Интеграция и идентичность. Россия как "новый Запад" - Дмитрий Тренин
Шрифт:
Интервал:
В самый момент окончания «холодной войны» наиболее дальновидные западные мыслители предлагали отказаться от фиксации внимания на Советском Союзе. Они считали необходимым смотреть на мировое развитие шире, решать глобальные проблемы – такие как распространение оружия массового уничтожения и ракетных технологий, регулирование региональных и локальных кризисов и т. д. Подчеркивалось, что в новой ситуации другие страны могут оказаться более важными собеседниками, чем СССР10. Главным приоритетом Запада на исходе «холодной войны» была не интеграция СССР и продуктов его распада в международное общество, а сохранение собственного единства и сплоченности (в частности, в рамках НАТО и ЕЭС) в условиях нараставшей стратегической и политической неопределенности11.
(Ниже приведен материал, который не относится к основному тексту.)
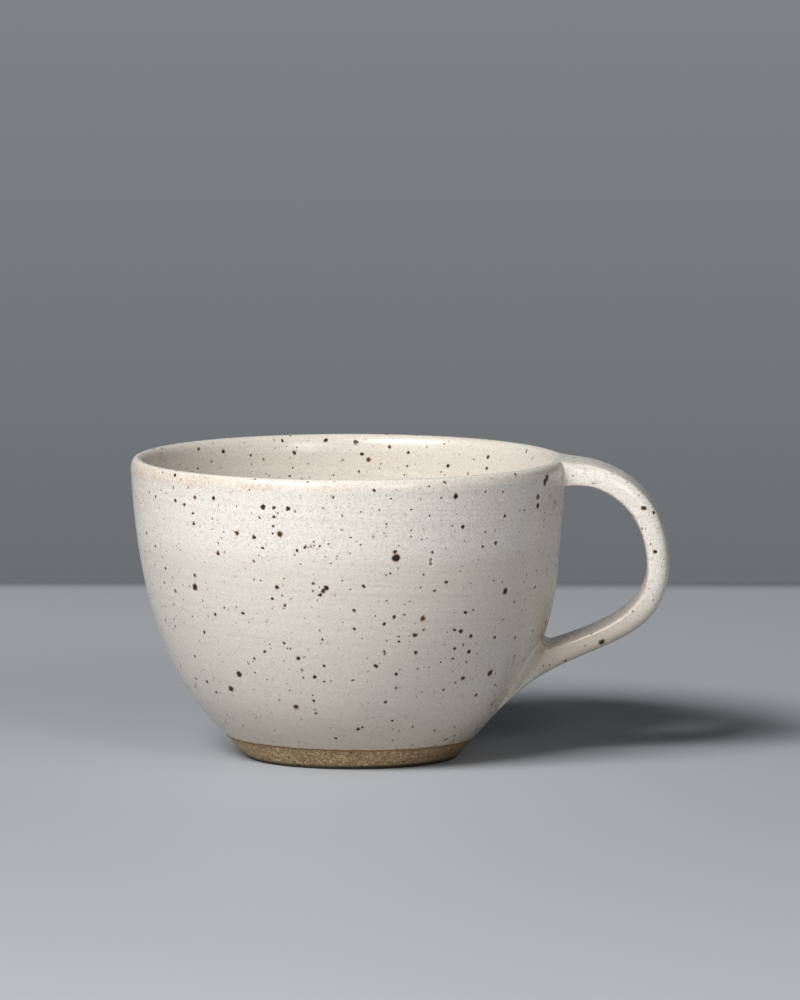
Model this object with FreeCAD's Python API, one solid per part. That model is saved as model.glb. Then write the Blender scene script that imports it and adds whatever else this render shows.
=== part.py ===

НЕСМОТРЯ НА ТО что в период борьбы с Горбачевым российское руководство (Ельцин) первоначально позиционировало себя как оппонента руководства СССР («Для демократической России естественные противники СССР являются естественными друзьями, а в перспективе союзниками», – писал А. Козырев12), фактически речь шла о продолжении и дальнейшем развитии «линии Горбачева – Шеварднадзе»13.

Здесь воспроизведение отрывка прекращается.